Think about it this way, if I ask "Can Pirsig be wrong about the MOQ?", 
how would you interpret that? Do you see it as "Can Pirsig be wrong 
about Pirsig?" or "Can Pirsig be wrong about how he's described the MOQ, 
which exists as something for him to describe?"

Are Pirsig's writings "the MOQ" or are they simply a description (one of 
possibly many) of "the MOQ"? This is not to argue that fields of inquiry 
do not, or should not, or can not, evolve. They most certainly do 
(whether we want them to or not). But, as the theory evolves, do we 
argue that competing views are about 'which MOQ is the one-true MOQ', or 
that 'my ideas are better than your ideas'?
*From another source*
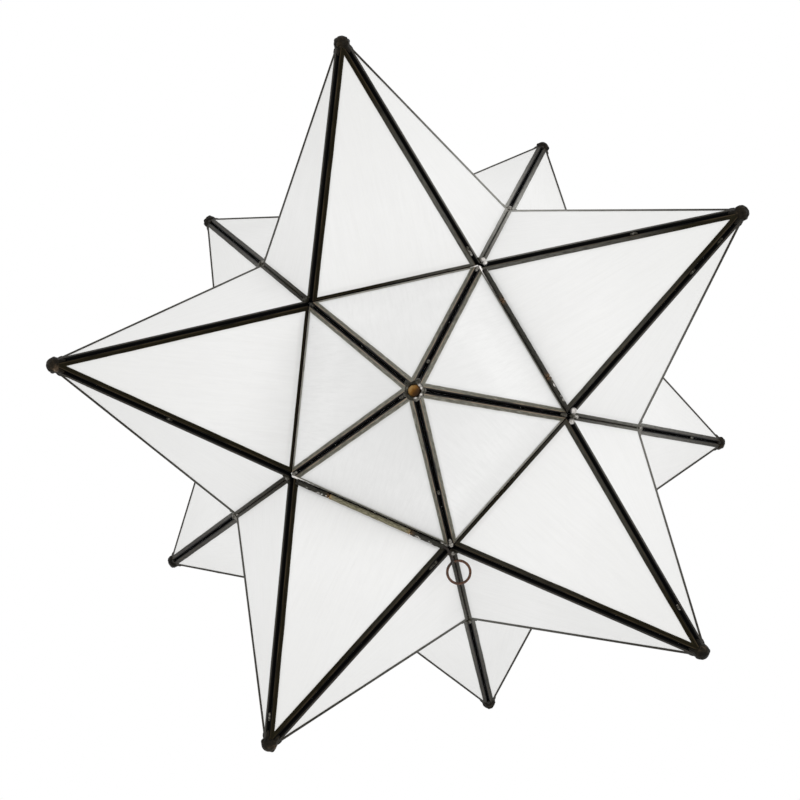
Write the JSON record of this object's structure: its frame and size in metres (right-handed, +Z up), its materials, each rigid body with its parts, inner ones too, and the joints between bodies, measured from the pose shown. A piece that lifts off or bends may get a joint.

In other words, if we broadly consider "the MOQ" akin to a categorical 
label such as 'pragmatism' or 'existentialism', then we can come down 
and talk about more specific variants such as Jame's Pragmatism or 
Kierkegaard's Existentialism. We could talk about Pirsig's MOQ and 
Arlo's MOQ, under an umbrella of core-similarities that does not deny 
variance.

Or do we talk about 'the MOQ' as as single belief structure, akin to 
saying that the only valid expression of pragmatism is James', and all 
others are either 'wrong' or 'not pragmatism'? In this case, we would be 
arguing for the validity of calling our beliefs "The MOQ" while variance 
would be treated as 'not The MOQ'.

Going back to your question, if I rephrase it as "That's a difficult 
issue as Pirsig's ideas are just going to be incompatible on some level 
with other philosophies and belief systems", that sounds almost banal in 
its truism, no? But if the MOQ is something Pirsig merely described 
(sometimes correctly and sometimes incorrectly), then you can't really 
make this claim, as the argument would be that incompatibility could be 
seen as simply the current interpreter of the MOQ interpretting 
incorrectly. In other words, it would not be that the MOQ is 
incompatible with 'existentialism', but that Pirsig misinterpretted the 
MOQ to describe it as such, and a 'correct' interpretation of the MOQ 
could relieve this incompatibility. No?

By the way, nice to see you contributing again, Ant, in my opinion it 
raises the Quality here considerably.